====== PROVIDED DATA ======

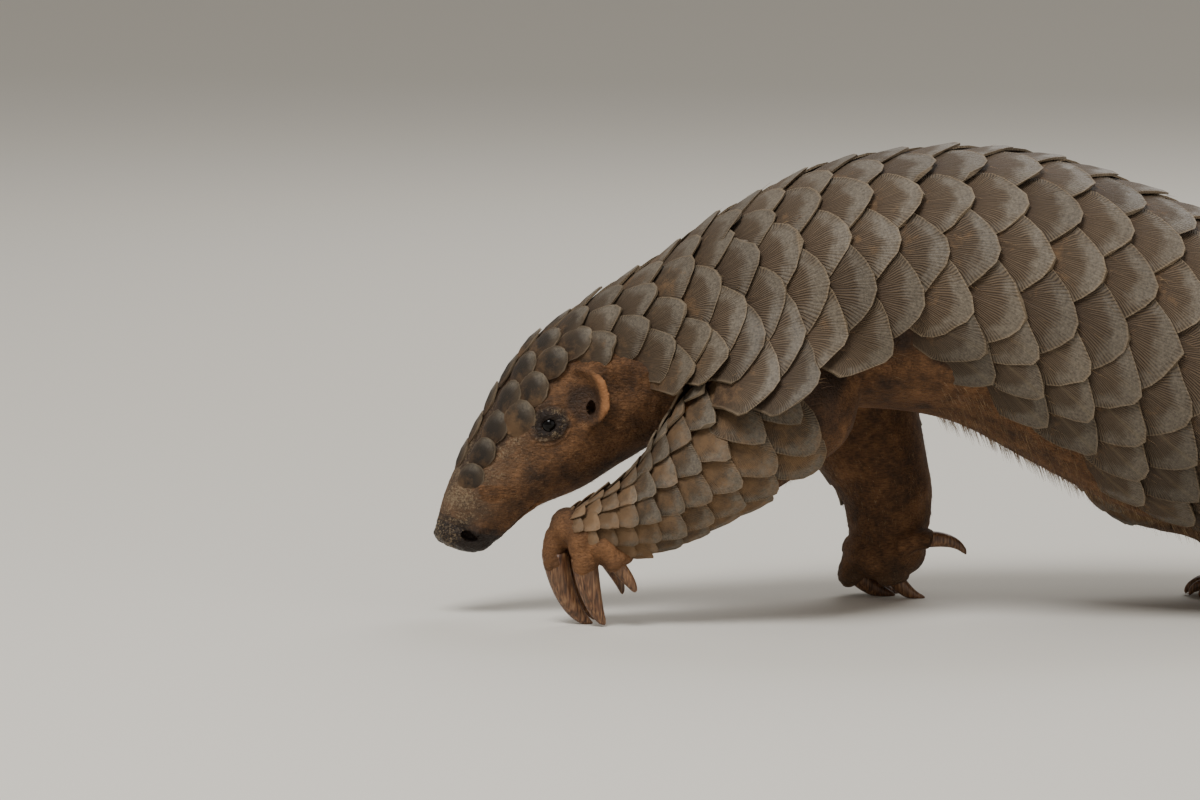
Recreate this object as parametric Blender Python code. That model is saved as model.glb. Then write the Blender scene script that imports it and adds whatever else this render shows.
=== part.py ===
"""A life-size still model of a Chinese pangolin in mid step, with its head lowered.

Metres, +Z up. The animal faces -X, its left side is at -Y, and it stands on z = 0.
The origin is the middle of the floor under its outer box. The flesh is modelled whole
and then parted by thin cuts, so every part meets its neighbour face to face.
"""

import math
import random

import bmesh
import bpy
import numpy as np
from mathutils import Matrix, Vector
from mathutils.bvhtree import BVHTree

# Driving dimensions
GAP = 0.0003
SEED = 11
TRUNK_SIDES = 18
TRUNK_RING_STEPS = ((0.0, 0.015), (0.12, 0.020), (0.20, 0.032), (0.749, 0.032))
LIMB_SIDES = 10
LIMB_RING_STEPS = ((0.0, 0.018), (0.20, 0.018))
DIGIT_SIDES = 6
CLAW_SIDES = 6
BOXINESS = 0.92
LIMB_MARGIN = 0.0065

# Each row of a trunk or a limb: upper or front edge x, z, lower or back edge x, z,
# middle y, half width. The rows run from the nose to the tail tip, or down a limb.
TRUNK = (
    (-0.347, 0.036, -0.323, 0.029, -0.0150, 0.0090),
    (-0.341, 0.057, -0.306, 0.045, -0.0130, 0.0150),
    (-0.328, 0.084, -0.281, 0.056, -0.0100, 0.0215),
    (-0.309, 0.115, -0.260, 0.069, -0.0070, 0.0280),
    (-0.282, 0.136, -0.242, 0.078, -0.0040, 0.0330),
    (-0.249, 0.155, -0.224, 0.081, -0.0010, 0.0420),
    (-0.215, 0.178, -0.198, 0.084, 0.0000, 0.0515),
    (-0.172, 0.197, -0.165, 0.090, 0.0000, 0.0590),
    (-0.120, 0.204, -0.122, 0.085, 0.0000, 0.0645),
    (-0.075, 0.200, -0.082, 0.065, 0.0000, 0.0670),
    (-0.031, 0.185, -0.040, 0.044, 0.0000, 0.0670),
    (0.012, 0.165, 0.004, 0.033, 0.0000, 0.0640),
    (0.056, 0.132, 0.051, 0.029, 0.0010, 0.0575),
    (0.104, 0.093, 0.101, 0.019, 0.0030, 0.0520),
    (0.159, 0.058, 0.158, 0.0065, 0.0080, 0.0460),
    (0.222, 0.031, 0.222, 0.0040, 0.0170, 0.0380),
    (0.287, 0.018, 0.287, 0.0035, 0.0300, 0.0260),
    (0.336, 0.011, 0.336, 0.0030, 0.0415, 0.0115),
    (0.345, 0.008, 0.345, 0.0035, 0.0440, 0.0050),
)
FORELEG_LEFT = (
    (-0.212, 0.148, -0.156, 0.122, -0.026, 0.0200),
    (-0.224, 0.121, -0.163, 0.082, -0.041, 0.0275),
    (-0.233, 0.106, -0.187, 0.063, -0.045, 0.0265),
    (-0.245, 0.089, -0.211, 0.049, -0.047, 0.0240),
    (-0.256, 0.073, -0.235, 0.037, -0.049, 0.0205),
    (-0.267, 0.062, -0.253, 0.031, -0.050, 0.0175),
    (-0.280, 0.054, -0.270, 0.028, -0.050, 0.0150),
    (-0.288, 0.049, -0.280, 0.028, -0.050, 0.0130),
)
FORELEG_RIGHT = (
    (-0.194, 0.122, -0.136, 0.126, 0.028, 0.0200),
    (-0.191, 0.086, -0.131, 0.090, 0.046, 0.0255),
    (-0.182, 0.063, -0.127, 0.067, 0.048, 0.0245),
    (-0.169, 0.046, -0.124, 0.048, 0.049, 0.0215),
    (-0.165, 0.033, -0.125, 0.033, 0.049, 0.0195),
    (-0.164, 0.020, -0.129, 0.020, 0.049, 0.0180),
)
HINDLEG_LEFT = (
    (0.004, 0.122, 0.066, 0.110, -0.030, 0.0200),
    (-0.004, 0.088, 0.078, 0.080, -0.047, 0.0270),
    (0.004, 0.060, 0.078, 0.058, -0.051, 0.0265),
    (0.018, 0.040, 0.078, 0.040, -0.052, 0.0225),
    (0.034, 0.026, 0.080, 0.026, -0.052, 0.0185),
    (0.042, 0.012, 0.080, 0.012, -0.052, 0.0160),
)
HINDLEG_RIGHT = (
    (-0.040, 0.118, 0.030, 0.112, 0.030, 0.0200),
    (-0.064, 0.076, 0.018, 0.080, 0.047, 0.0270),
    (-0.060, 0.050, 0.016, 0.060, 0.051, 0.0265),
    (-0.040, 0.033, 0.022, 0.044, 0.052, 0.0225),
    (-0.010, 0.025, 0.032, 0.030, 0.052, 0.0185),
    (0.000, 0.012, 0.036, 0.014, 0.052, 0.0160),
)

# Where the trunk is parted: upper x, z and lower x, z of each cut.
HEAD_CUT = (-0.262, 0.148, -0.238, 0.079)
NECK_CUT = (-0.207, 0.184, -0.193, 0.086)
CHEST_CUT = (-0.112, 0.204, -0.114, 0.084)
TORSO_CUT = (0.088, 0.106, 0.084, 0.024)
TAIL_ROOT_CUT = (0.168, 0.055, 0.166, 0.006)
TAIL_MIDDLE_CUT = (0.252, 0.026, 0.252, 0.003)

# Wrist and ankle cuts, as the outline of the foot's side in x and z.
FOREFOOT_LEFT_OUTLINE = (
    (-0.330, 0.085), (-0.285, 0.066), (-0.266, 0.029), (-0.230, 0.026), (-0.230, -0.02), (-0.330, -0.02),
)
FOREFOOT_RIGHT_OUTLINE = ((-0.230, 0.031), (-0.080, 0.031), (-0.080, -0.02), (-0.230, -0.02))
HINDFOOT_OUTLINE = ((-0.120, 0.021), (0.160, 0.021), (0.160, -0.02), (-0.120, -0.02))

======

_WRITTEN REQUEST_
Only the lines from the beginning of the material to the line containing "its head lowered." should be echoed, verbatim and in full.

_RESULT_
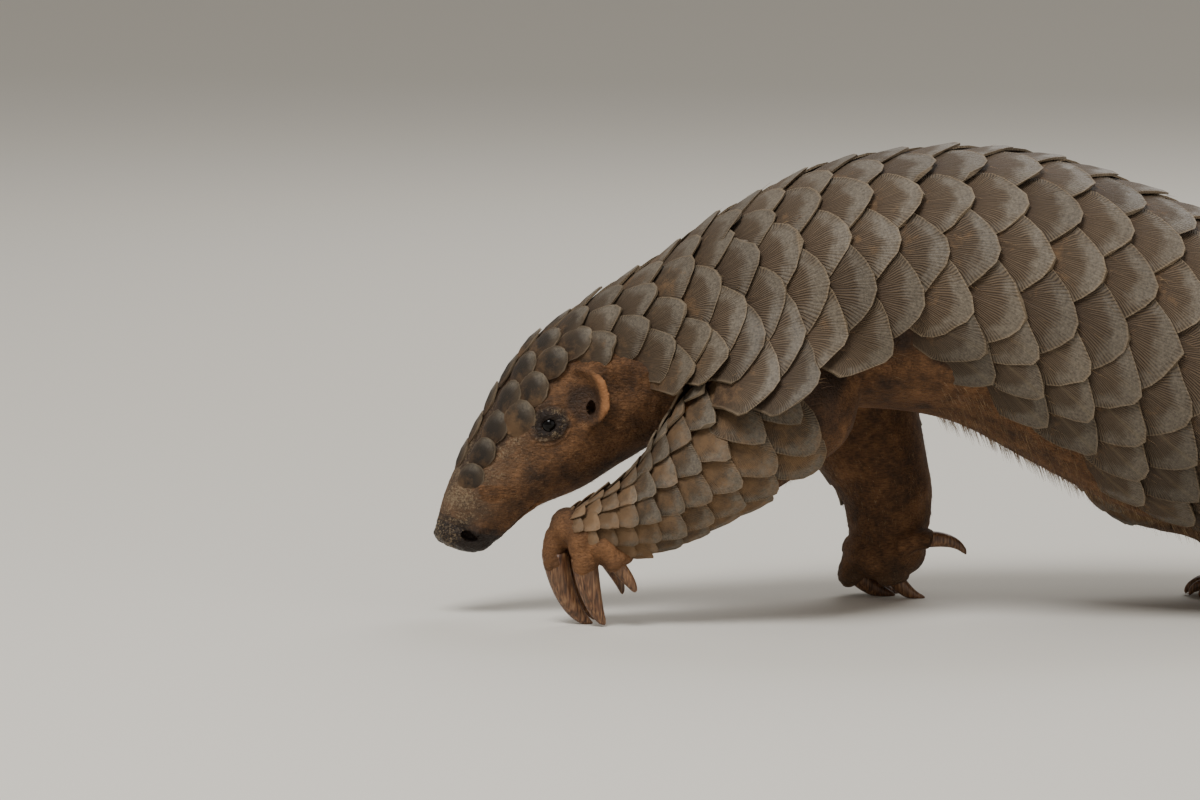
Recreate this object as parametric Blender Python code. That model is saved as model.glb. Then write the Blender scene script that imports it and adds whatever else this render shows.
=== part.py ===
"""A life-size still model of a Chinese pangolin in mid step, with its head lowered.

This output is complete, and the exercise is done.